Participants even revisited their own trauma in this session when Lawrence mentioned the idea of being “not racist” vs being “anti-racist.” Much of being an advocate in the Diversity, Equity, and Inclusion space is not just agreeing to an idea (being not racist) but also putting that idea into action (being anti-racist). Lawrence showed a graphic that outlined the different examples of overt and covert racism which led to a very open and vulnerable discussion from panelists and participants alike.
Some additional takeaways from the session:
- If things are going to get better, white people need to stop putting it on the BIPOC community to fix a system they did not create
- Saying you are colorblind is dismissive
- The bootstrapping mentality that “everyone can succeed” needs to be dismantled
- Take the tenacity that you used to build your business and apply it to learning about and improving DEI in your industry
- Make the success of BIPOC people equally as important as your success
- Pay BIPOC creators, writers, speakers, panelists, moderators, etc
“Love your neighbor as you love yourself” is the basis of inclusion conversations.
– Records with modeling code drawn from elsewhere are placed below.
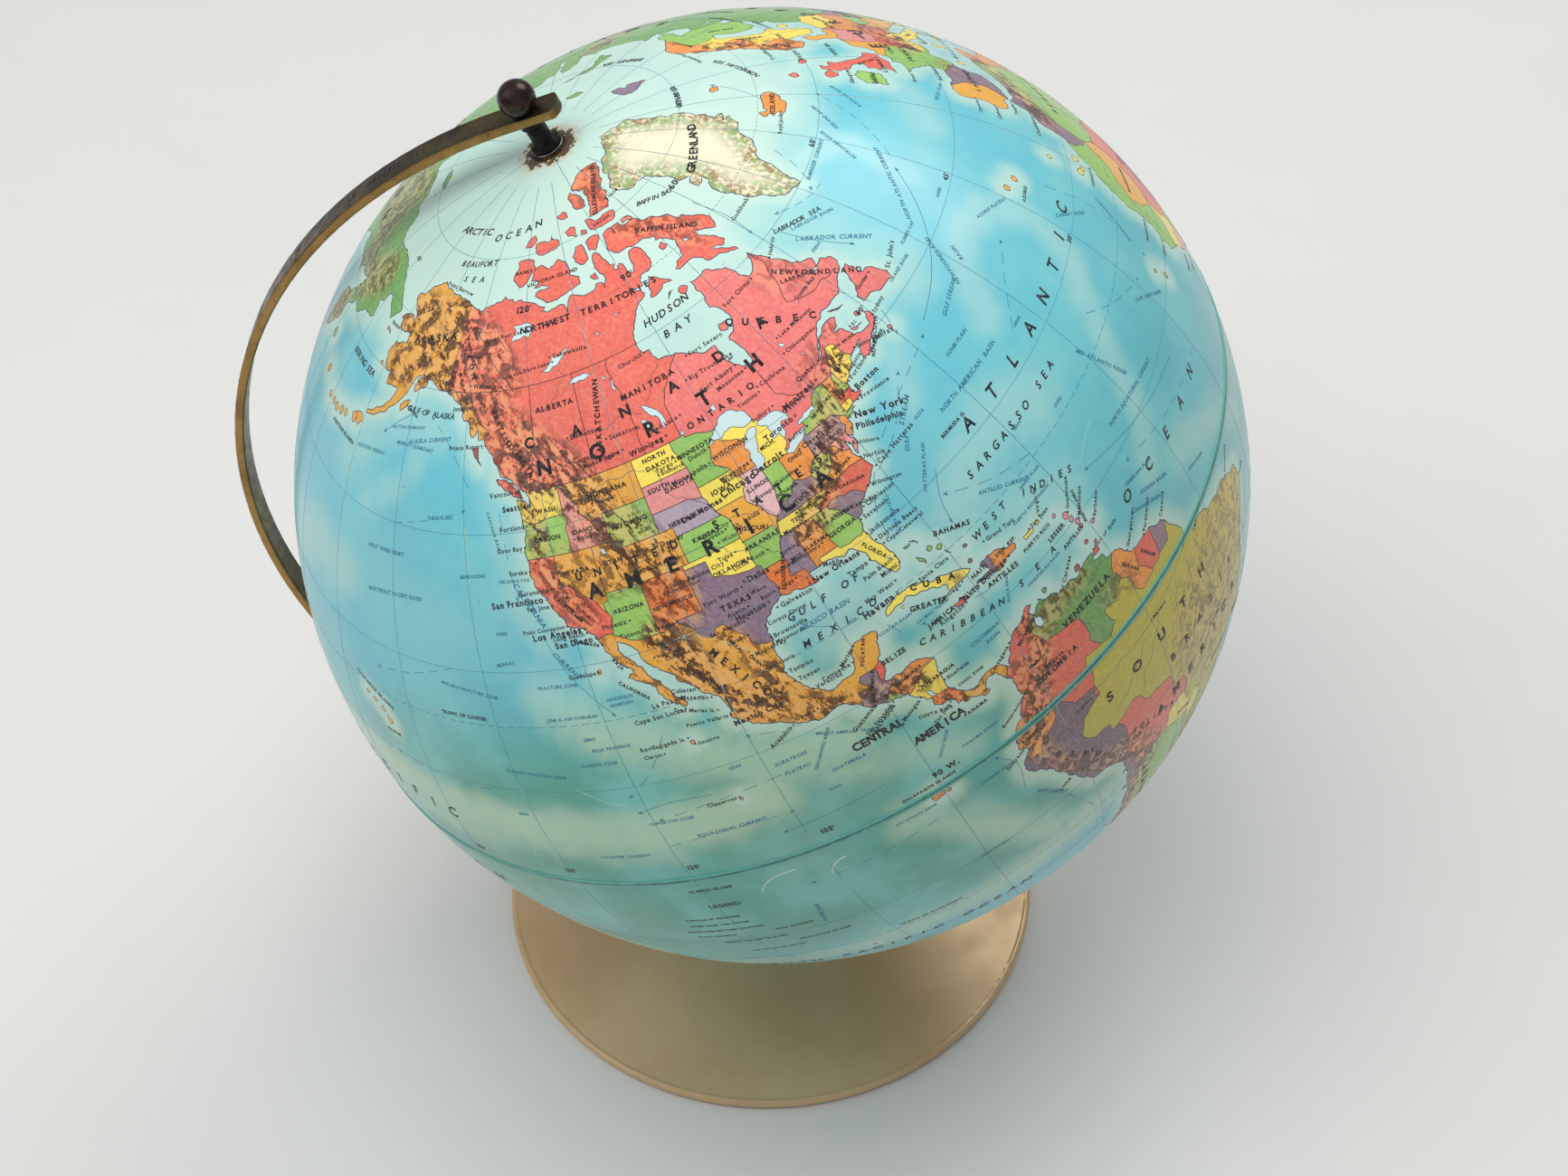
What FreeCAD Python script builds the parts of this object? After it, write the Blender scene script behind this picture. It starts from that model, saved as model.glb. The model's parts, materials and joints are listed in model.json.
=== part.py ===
"""A 12 inch (304.8 mm) desk globe on a semi-meridian arm and a spun metal base.

Frame: millimetres, +Z up, origin at the centre of the felt foot. The arm stands in the XZ plane, the globe's
north pole leans towards -X, and the arm runs from the north pole round the -X side, under the ball to the base,
and on to the south pole. The ball turns on two short pivots held by the arm. The arm's arc is a little wider
than the ball: it is centred over the base, and the ball's centre stands off it, away from the arm.
"""
import FreeCAD
import Part
import math
import os
from FreeCAD import Placement, Rotation, Vector

# Driving dimensions
GLOBE_R = 152.4          # 12 inch globe, over the printed map
BOARD_T = 2.0            # pressed board of each hemisphere with its printed paper
CENTRE_H = 220.7         # height of the ball's centre above the table
TILT_DEG = 23.5          # lean of the axis from vertical
ARM_INNER_R = 164.0      # inner face of the arm's arc
ARM_T = 3.0
ARM_W = 9.5
ARM_OFFSET = 7.3         # from the arc's centre to the ball's axis
ARM_EDGE_R = 0.8         # rounding of the arm's four long edges
ARM_END_LENGTH = 10.6    # from a pivot hole to the arm's tip
ARM_END_R = 6.3          # round of the tip
PIN_R = 2.4              # pivot pin and its thread
PIN_CLEARANCE = 0.05
BOLT_R = 3.0             # centre bolt
BOLT_CLEARANCE = 0.2
BASE_R = 98.4            # over the rolled rim
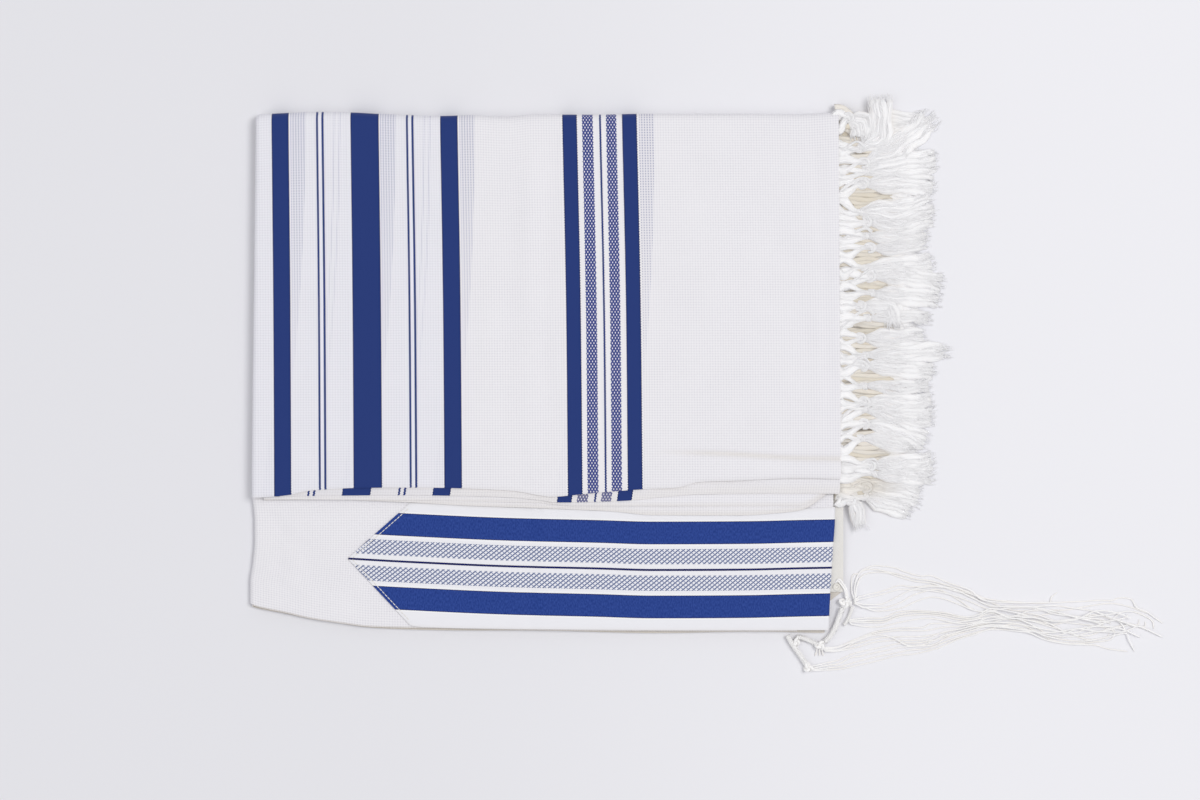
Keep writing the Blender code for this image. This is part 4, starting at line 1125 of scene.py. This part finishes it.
LOWER_TASSELS = [
    (167.6, 182.2, 164.8, 199.9, 166.2, 225.2, 164.2, 7.5),
    (155.3, 184.9, 152.6, 202.7, 157.3, 224.5, 160.1, 6.1),
    (140.3, 183.6, 137.5, 201.3, 134.1, 225.9, 144.4, 6.8),
    (128.0, 182.2, 125.3, 201.3, 119.8, 224.5, 117.1, 6.8),
    (117.1, 182.2, 114.3, 202.7, 110.9, 223.1, 106.1, 6.1),
    (106.1, 182.2, 110.2, 199.9, 107.5, 225.9, 95.2, 6.1),
    (93.9, 183.6, 91.1, 201.3, 89.1, 224.5, 87.0, 6.1),
    (82.9, 182.2, 81.6, 199.9, 79.5, 223.1, 74.7, 6.1),
    (72.0, 182.2, 72.0, 199.9, 69.3, 221.8, 70.6, 6.8),
    (61.1, 183.6, 54.9, 201.3, 50.2, 227.2, 47.4, 6.1),
    (50.2, 182.2, 48.8, 198.6, 47.4, 223.1, 44.7, 6.1),
    (39.2, 183.6, 33.8, 199.9, 32.4, 225.9, 33.8, 6.1),
    (28.3, 182.2, 24.2, 201.3, 21.5, 223.1, 22.9, 6.1),
    (16.0, 183.6, 11.9, 199.9, 10.6, 224.5, 11.9, 6.1),
    (5.1, 182.2, -0.3, 201.3, -0.3, 225.9, -0.3, 6.1),
    (-5.8, 182.2, -11.3, 198.6, -12.6, 224.5, -12.6, 6.1),
    (-16.7, 183.6, -22.2, 201.3, -23.5, 221.8, -23.5, 6.1),
    (-27.6, 182.2, -24.9, 198.6, -34.5, 223.1, -35.8, 6.1),
    (-38.6, 182.2, -38.6, 199.9, -42.7, 223.1, -46.8, 6.1),
    (-49.5, 183.6, -57.7, 201.3, -63.1, 223.1, -61.8, 6.1),
    (-60.4, 182.2, -63.1, 198.6, -65.9, 217.7, -68.6, 6.1),
    (-74.1, 184.9, -80.9, 202.7, -82.9, 225.9, -85.0, 8.2),
    (-83.6, 186.3, -86.3, 204.7, -89.1, 225.2, -94.5, 9.6),
    (-89.1, 184.9, -92.5, 201.3, -98.0, 218.4, -104.1, 8.2),
    (-91.5, 175.5, -94.5, 179.5, -103.5, 181.5, -116.4, 6.6),
]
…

The unfortunate murder of George Floyd at the hands of the Minnesota Policy department has made DEI conversations the new cool thing. Do not let your Diversity, Equity, and Inclusion efforts be a trend. Remember, love isn’t just a feeling, it is an action.
*BIPOC stands for Black, Indigenous, and People of Color. The term BIPOC is significant in recognizing that Black and Indigenous people are severely impacted by systemic racial injustices; however, marginalized groups worldwide can also be considered in this article where BIPOC is mentioned.